The Kingston Real Estate Market

“Right at this moment, Kingston has 38 current active and contingent listings, 13 of which have accepted offers, so that leaves only 25 that are fully available, ranging from $177,000 to $1.8 million,” Halter Associates realtor Brian Cafferty told us in late July. “And there are an additional 14 homes currently pending in contract, from $170,000 to $899,000, so it’s quite a price spread. Properties aren’t sitting around, either; our average days-on-market dropped by almost a week from last year.

Cafferty says that most sellers are getting their asking prices. “Of course, in this kind of market, you’ll find a few sellers who get irrationally exuberant with their pricing and end up having to adjust. But if you compare sale price to initial list price, even with that included, it comes out to 97 percent, around the same as 2023.”

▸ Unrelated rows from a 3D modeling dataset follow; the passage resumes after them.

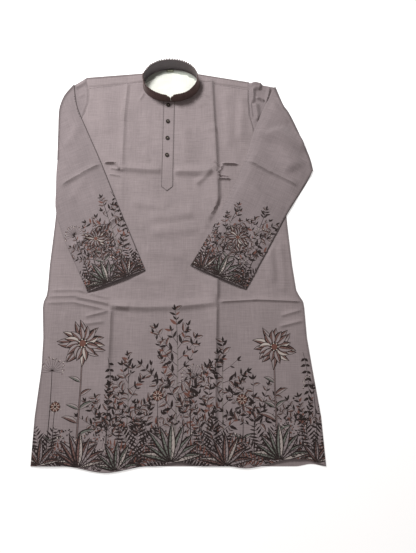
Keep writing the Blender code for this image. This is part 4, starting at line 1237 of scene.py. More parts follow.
def front_outline():
    """The front's edge, from the hem's left end round by the right side, the neck and the left side."""
    left, right = body_side(-1, HEM_V), body_side(1, HEM_V)
    steps = round((right - left) / EDGE_STEP)
    hem = [Vector((u, front_hem_line(u))) for u in (mix(left, right, i / steps) for i in range(steps + 1))]
    sides = []
    for side, top in ((1, UNDERARM_RIGHT), (-1, UNDERARM_LEFT)):
        steps = round((top - HEM_V) / EDGE_STEP)
        points = []
        for i in range(1, steps + 1):
            height = mix(HEM_V, top, i / steps)
            u = body_side(side, height)
            points.append(Vector((u, height + hem_shift(front_hem_line, u, height))))
        points += armhole_points(side, ARMHOLE_STEPS)[1:]
        points += even_path([points[-1], seam_end(side)], EDGE_STEP)[1:]
        sides.append(points)
    neck = [neck_point(degrees, COLLAR_WALL)
            for degrees in (mix(NECK_FROM_DEG, -NECK_FROM_DEG, i / NECK_STEPS) for i in range(1, NECK_STEPS))]
    return hem + sides[0] + neck + sides[1][::-1]


def make_front(finish, inks, seed):
    """The front, from the hem to the shoulder seams and the neck, cut along its print's outlines."""
    loop = front_outline()
    border = Border(seed, (0.0, 0.0), (1.0, 0.0))
    draw(border, FRONT_PLANTS, lambda u: front_hem_line(u) + BORDER_LIFT)
    spread = spread_points(loop, FRONT_CREASES, PANEL_PITCH, EDGE_INSETS)
    shapes = border.seen()
    plan, _, kept = patch(loop, spread, shapes)
    cloth = Cloth()
    plate(cloth, plan, kept, shape_colours(shapes, inks), body_top, body_under)
    # Painted shade: dark ink along the hem and on the sides below the underarms.
    hem = {i for i, p in enumerate(cloth.points) if p.y < front_hem_line(p.x) + HEM_SHADE}
    cloth.darken(hem, inks, PAINTED_SHADE["hem"])
    sides = [p for p in loop if min(p.x - body_side(-1, p.y), body_side(1, p.y) - p.x) < EDGE_INSETS[0]]
    cloth.shade_edge([p for p in sides if p.y < UNDERARM_RIGHT], inks, PAINTED_SHADE["side"])
    return cloth.build("front_panel_cloth", finish)


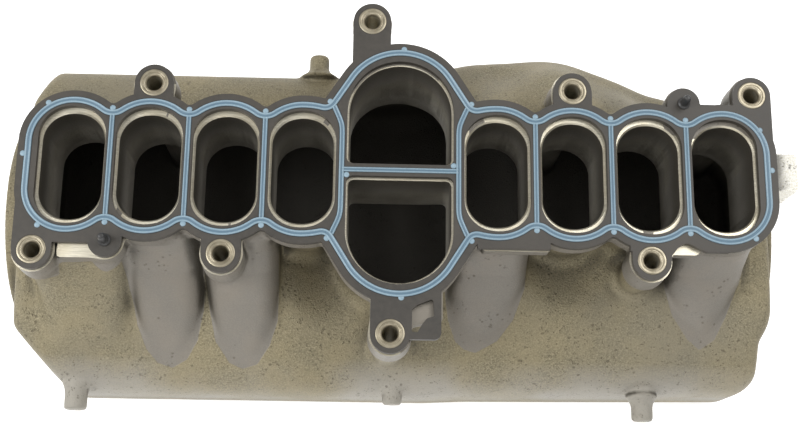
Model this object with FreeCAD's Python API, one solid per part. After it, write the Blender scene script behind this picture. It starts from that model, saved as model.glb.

With supply so tight, Cafferty says, potential buyers need to be prepared to compete—multiple offers are still a thing in Kingston. “Sadly, you can probably forget about an FHA mortgage—in these conditions, those offers are bound to go to the bottom of a pile of 20-percent-down-in-cash possibilities. I ask people if there’s anyone they know who can help; once they own the property, they can refinance and repay the rich uncle or whoever. Sellers expect 20 percent down, and when a house costs nearly half a million, that’s $100,000 cash—it’s just not a really affordable market right now.”

At press time, a 1,350-square-foot three-bedroom in need of considerable TLC was contingent at $159,000, and a 150-by-150-foot corner lot in the Rondout with river views, a “slice of heaven waiting for your visionary touch” could be purchased for $150,000. A two-bedroom cottage in the heart of Uptown, with room for a garden, was on the market at $275,000. For $699,000, one could consider a 3,200-square-foot mixed-use brick with two apartments and a turnkey restaurant, and a well-kept six-bedroom Tudor with stone patio and Juliet balcony had just hit the market for $1.2 million.